## What to do
Search the listing below for the word "Blender" and copy each line that holds it.

## Raw data
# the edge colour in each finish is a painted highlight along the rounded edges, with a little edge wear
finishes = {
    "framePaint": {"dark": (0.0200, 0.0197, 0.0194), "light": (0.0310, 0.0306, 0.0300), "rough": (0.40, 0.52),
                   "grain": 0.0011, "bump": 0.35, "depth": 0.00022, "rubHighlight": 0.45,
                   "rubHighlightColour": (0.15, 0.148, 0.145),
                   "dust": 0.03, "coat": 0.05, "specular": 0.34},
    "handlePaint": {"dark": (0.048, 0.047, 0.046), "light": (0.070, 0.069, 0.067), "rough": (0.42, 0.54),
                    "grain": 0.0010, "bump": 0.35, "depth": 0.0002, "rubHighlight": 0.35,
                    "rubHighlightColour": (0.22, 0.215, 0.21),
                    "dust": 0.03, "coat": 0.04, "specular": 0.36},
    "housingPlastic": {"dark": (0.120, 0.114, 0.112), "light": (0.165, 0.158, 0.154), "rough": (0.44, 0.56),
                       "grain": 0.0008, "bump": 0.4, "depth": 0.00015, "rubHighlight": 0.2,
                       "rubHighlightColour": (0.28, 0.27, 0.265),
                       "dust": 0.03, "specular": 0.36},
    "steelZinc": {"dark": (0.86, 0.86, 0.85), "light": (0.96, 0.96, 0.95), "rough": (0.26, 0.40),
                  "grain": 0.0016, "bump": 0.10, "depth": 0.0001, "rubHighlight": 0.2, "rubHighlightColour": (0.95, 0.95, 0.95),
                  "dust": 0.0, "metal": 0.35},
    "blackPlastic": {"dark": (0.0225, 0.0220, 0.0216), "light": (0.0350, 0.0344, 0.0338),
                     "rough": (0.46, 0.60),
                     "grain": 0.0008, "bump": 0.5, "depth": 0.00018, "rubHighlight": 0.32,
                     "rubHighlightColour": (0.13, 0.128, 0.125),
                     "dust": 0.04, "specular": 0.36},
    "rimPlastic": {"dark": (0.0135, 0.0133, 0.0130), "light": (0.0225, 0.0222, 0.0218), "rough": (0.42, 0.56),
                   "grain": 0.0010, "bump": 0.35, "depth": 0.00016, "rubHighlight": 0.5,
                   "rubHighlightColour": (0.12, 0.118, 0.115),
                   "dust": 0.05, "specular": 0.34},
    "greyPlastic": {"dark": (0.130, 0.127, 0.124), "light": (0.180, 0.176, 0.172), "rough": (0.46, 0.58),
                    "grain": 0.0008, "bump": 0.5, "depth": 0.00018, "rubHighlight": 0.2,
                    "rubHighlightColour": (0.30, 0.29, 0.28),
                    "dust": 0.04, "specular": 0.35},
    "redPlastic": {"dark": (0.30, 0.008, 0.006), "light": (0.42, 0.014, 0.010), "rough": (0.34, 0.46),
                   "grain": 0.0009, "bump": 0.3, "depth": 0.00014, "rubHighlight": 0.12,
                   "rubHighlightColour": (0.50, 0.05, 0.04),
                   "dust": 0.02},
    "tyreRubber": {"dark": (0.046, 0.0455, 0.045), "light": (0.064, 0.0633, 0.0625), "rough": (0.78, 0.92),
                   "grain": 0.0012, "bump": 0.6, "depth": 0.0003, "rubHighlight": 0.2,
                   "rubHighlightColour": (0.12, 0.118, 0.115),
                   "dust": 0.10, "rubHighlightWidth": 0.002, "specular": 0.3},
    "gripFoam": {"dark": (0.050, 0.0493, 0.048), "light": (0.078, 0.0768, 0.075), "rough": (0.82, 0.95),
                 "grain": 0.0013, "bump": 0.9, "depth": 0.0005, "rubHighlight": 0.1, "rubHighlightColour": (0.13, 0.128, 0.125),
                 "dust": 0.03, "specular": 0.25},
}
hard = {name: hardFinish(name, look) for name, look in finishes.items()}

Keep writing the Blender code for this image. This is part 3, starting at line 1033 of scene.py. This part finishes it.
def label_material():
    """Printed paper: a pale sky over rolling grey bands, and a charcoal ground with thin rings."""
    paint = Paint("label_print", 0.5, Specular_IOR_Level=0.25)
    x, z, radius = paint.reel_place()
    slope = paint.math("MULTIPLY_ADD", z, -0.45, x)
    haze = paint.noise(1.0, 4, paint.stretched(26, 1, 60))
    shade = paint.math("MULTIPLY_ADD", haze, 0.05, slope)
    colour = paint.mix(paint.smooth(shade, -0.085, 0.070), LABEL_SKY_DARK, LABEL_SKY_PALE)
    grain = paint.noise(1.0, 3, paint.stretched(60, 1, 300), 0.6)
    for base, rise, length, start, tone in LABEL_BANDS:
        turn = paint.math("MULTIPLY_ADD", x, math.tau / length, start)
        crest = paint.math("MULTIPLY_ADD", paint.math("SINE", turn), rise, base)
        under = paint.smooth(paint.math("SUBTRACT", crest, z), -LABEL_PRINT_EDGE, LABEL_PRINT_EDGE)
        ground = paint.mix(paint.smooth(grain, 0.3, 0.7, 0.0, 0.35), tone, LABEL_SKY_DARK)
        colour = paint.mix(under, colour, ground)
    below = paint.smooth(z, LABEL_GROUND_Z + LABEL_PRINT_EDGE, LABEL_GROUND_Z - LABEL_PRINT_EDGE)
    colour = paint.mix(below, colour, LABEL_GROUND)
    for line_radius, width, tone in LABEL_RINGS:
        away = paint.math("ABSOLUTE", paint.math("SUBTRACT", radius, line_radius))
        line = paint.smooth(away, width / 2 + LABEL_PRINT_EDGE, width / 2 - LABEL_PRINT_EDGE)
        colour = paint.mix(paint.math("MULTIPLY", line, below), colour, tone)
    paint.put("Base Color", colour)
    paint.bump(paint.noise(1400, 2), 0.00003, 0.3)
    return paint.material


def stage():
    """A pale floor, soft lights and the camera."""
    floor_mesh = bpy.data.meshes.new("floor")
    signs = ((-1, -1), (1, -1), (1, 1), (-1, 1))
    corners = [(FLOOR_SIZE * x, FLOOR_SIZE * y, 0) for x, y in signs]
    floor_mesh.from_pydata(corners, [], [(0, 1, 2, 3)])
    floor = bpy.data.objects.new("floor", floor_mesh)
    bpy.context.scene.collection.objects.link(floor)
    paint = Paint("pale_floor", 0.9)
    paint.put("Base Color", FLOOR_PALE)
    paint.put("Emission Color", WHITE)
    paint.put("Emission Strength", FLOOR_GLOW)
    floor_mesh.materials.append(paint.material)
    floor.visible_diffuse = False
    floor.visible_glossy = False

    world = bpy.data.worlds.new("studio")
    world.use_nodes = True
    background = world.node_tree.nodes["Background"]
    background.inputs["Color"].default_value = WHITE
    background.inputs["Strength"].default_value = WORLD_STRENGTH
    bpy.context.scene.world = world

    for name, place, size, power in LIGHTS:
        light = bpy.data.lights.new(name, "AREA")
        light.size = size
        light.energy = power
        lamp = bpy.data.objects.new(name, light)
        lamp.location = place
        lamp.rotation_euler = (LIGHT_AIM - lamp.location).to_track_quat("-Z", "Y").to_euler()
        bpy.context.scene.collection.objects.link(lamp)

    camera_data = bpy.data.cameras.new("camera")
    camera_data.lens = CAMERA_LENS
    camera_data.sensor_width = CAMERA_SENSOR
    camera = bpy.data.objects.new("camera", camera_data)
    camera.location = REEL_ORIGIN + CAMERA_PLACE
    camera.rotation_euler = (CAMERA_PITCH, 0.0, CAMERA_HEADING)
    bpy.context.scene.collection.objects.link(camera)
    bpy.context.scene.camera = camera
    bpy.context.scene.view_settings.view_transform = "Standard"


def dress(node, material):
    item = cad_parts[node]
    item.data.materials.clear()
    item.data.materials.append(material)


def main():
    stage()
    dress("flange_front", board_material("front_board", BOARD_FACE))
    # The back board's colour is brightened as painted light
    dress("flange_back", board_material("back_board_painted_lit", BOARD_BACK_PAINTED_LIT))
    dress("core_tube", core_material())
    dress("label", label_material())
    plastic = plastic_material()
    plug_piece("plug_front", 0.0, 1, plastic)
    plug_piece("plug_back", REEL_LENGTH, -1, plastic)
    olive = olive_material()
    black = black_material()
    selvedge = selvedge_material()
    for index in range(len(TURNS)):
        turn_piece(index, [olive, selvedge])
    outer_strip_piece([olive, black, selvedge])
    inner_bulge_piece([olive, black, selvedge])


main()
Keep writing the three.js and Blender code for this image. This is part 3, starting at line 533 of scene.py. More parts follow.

## Response to the exercise
Keep writing the Blender code for this image. This is part 3, starting at line 1033 of scene.py. This part finishes it.
Keep writing the three.js and Blender code for this image. This is part 3, starting at line 533 of scene.py. More parts follow.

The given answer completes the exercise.